2.     The obligations on the transferor service provider to provide Employee Liability Information will remain but this must now be provided to the transferee at least 28 days before the transfer rather than 14 days.  This is unlikely to have any significant impact as the commercial agreement will usually contain a timescale for disclosure of such information and in our experience the provision of such information is usually commercially required to be given at least 28 days before the transfer if not sooner.

3.     Regulation 4, which restricts changes to terms and conditions of employment and dismissing employees because of the transfer, will be amended to accord more closely with the wording of the Acquired Rights Directive so that changes made because of the “transfer itself” (as opposed to “connected with the transfer”) will be void. The new test is unlikely to make much difference in practice.

What has not changed?

1.     The Government has backtracked from its earlier proposal to repeal the SPC rules and has accepted that the rules provide much needed clarity on the application of TUPE in outsourcing/insourcing situations. The SPC provisions will remain but will be amended to reflect the current case law  which is that, for TUPE to apply to a SPC, the activities carried on after the change must be “fundamentally or essentially the same” as those carried on before it.  Therefore, if the services are provided in a different way post transfer, TUPE may not apply.  The proposed amendment to codify current case law is practical as the SPC rules have recently come under scrutiny by the Courts, as highlighted in our previous post [TUPE: Service Provision Change: Do we need this provision?], and there is now quite detailed guidance from the Courts on when a SPC falls within the scope of TUPE.   

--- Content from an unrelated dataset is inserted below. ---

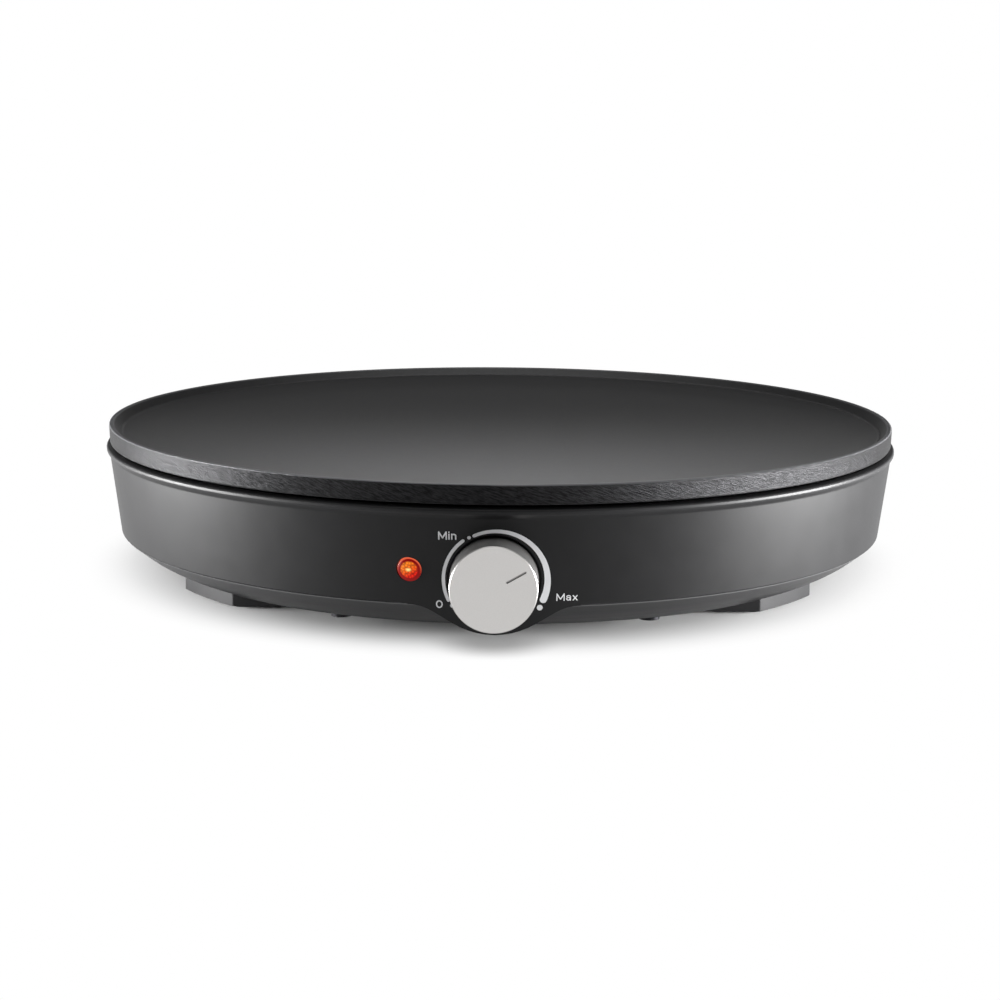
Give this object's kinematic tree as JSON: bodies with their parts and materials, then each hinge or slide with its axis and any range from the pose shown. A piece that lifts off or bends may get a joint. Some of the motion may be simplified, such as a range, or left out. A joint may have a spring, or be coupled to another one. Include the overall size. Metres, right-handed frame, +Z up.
{
  "type": "electric crepe maker",
  "caption": "Low round electric crepe maker: a rimmed cast griddle plate on a tapered casing, with a turning temperature knob, a pilot lamp and feet.",
  "frame": {"origin": "on the worktop, at the middle of the bounding box; the griddle plate's axis is 4.85 mm behind it", "axes": "+Z up; -Y to the front, where the knob is; +X to the right seen from the front"},
  "size_m": [0.3022, 0.3118, 0.055],
  "materials": {
    "plate_coating": "matte non-stick coating on cast aluminium",
    "casing_plastic": "satin moulded, anthracite with a fine metallic fleck",
    "pan_plastic": "satin moulded, anthracite",
    "foot_plastic": "satin moulded, anthracite",
    "pad_rubber": "moulded rubber",
    "knob_silver": "satin metallised",
    "knob_core": "moulded black",
    "spring_steel": "plain strip",
    "element_steel": "annealed, heat tinted",
    "shield_steel": "aluminised sheet",
    "screw_steel": "zinc plated",
    "post_steel": "drawn tube",
    "ceramic_white": "unglazed steatite",
    "brass_plain": "turned",
    "copper_tube": "drawn copper",
    "switch_resin": "moulded phenolic",
    "lens_red": "clear red, prismatic",
    "holder_plastic": "moulded white",
    "neon_glass": "clear",
    "gland_plastic": "moulded black",
    "fuse_sleeve": "woven glass sleeve",
    "wire_brown": "insulated lead",
    "wire_blue": "insulated lead",
    "wire_green": "insulated lead",
    "wire_white": "silicone insulated lead"
  },
  "bodies": {
    "base": {"griddle_plate": "plate_coating", "casing": "casing_plastic", "base_pan": "pan_plastic", "heating_element": "element_steel", "element_terminals": "screw_steel", "element_clips": "spring_steel", "sensor_clip": "spring_steel", "fuse_clip": "spring_steel", "clip_screws": "screw_steel", "heat_shield": "shield_steel", "support_posts": "post_steel", "post_insulators": "ceramic_white", "plate_screws": "screw_steel", "base_screws": "screw_steel", "foot_screws": "screw_steel", "thermostat_body": "switch_resin", "thermostat_bracket": "shield_steel", "thermostat_screws": "screw_steel", "thermostat_terminals": "brass_plain", "thermostat_sensor": "copper_tube", "lamp_lens": "lens_red", "lamp_holder": "holder_plastic", "neon_lamp": "neon_glass", "terminal_block": "ceramic_white", "terminal_inserts": "brass_plain", "terminal_screws": "screw_steel", "block_screws": "screw_steel", "cable_gland": "gland_plastic", "thermal_fuse": "fuse_sleeve", "earth_tag": "brass_plain", "earth_screw": "screw_steel", "lead_live": "wire_brown", "lead_neutral": "wire_blue", "lead_earth": "wire_green", "lead_switched": "wire_white", "lead_fused": "wire_white", "lamp_leads": "wire_white", "foot_front_left": "foot_plastic", "pad_front_left": "pad_rubber", "foot_front_right": "foot_plastic", "pad_front_right": "pad_rubber", "foot_rear_left": "foot_plastic", "pad_rear_left": "pad_rubber", "foot_rear_right": "foot_plastic", "pad_rear_right": "pad_rubber"},
    "knob": {"knob_cap": "knob_silver", "knob_insert": "knob_core", "knob_clip": "spring_steel", "thermostat_spindle": "screw_steel"}
  },
  "joints": [
    {"name": "knob_turn", "type": "hinge", "parent": "base", "child": "knob", "pos_m": [0, -0.132, 0.023], "axis": [0, 1, 0], "range_deg": [-181.4, 64.4]}
  ]
}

2.     The Government has decided not to allow the transferor to rely on the transferee’s ETO reasons for pre-transfer dismissals. This means that any pre-transfer dismissals by the transferor related to the transfer will be automatically unfair unless the transferor has its own ETO reason.

3.     Harmonising terms and conditions of employment post-transfer are still prohibited. However, the Response indicates that the Government does recognise the business need for this and will engage with its European Partners on the issue.

Enactment

On the whole the changes as currently drafted are sensible and do benefit employers, particularly with regards to codifying current case law, permitting genuine place of work redundancies, reducing the impact of collective bargaining agreements and allowing for collective consultation to take place during a TUPE transfer. The retention of the SPC rules will be a welcome relief to many businesses.

The Government previously proposed to implement the TUPE reforms in October 2013. However, the amended TUPE Regulations are still being drafted and are expected to be laid before Parliament in December 2013 with the reforms expected to come into force in January 2014 subject to any transitional provisions.


[1] See Policy paper: Employment Law 2013: Progress on Reform (which Outlines the government’s vision for the UK labour market and Employment Law Review work to support an effective labour market) https://www.gov.uk/government/publications/employment-law-2013-progress-on-reform

[2] The Communication Workers’ Union (CWU) is the largest union in the communications sector in the UK, representing over 200,000 employees in the postal, telecommunications and financial and business services industries.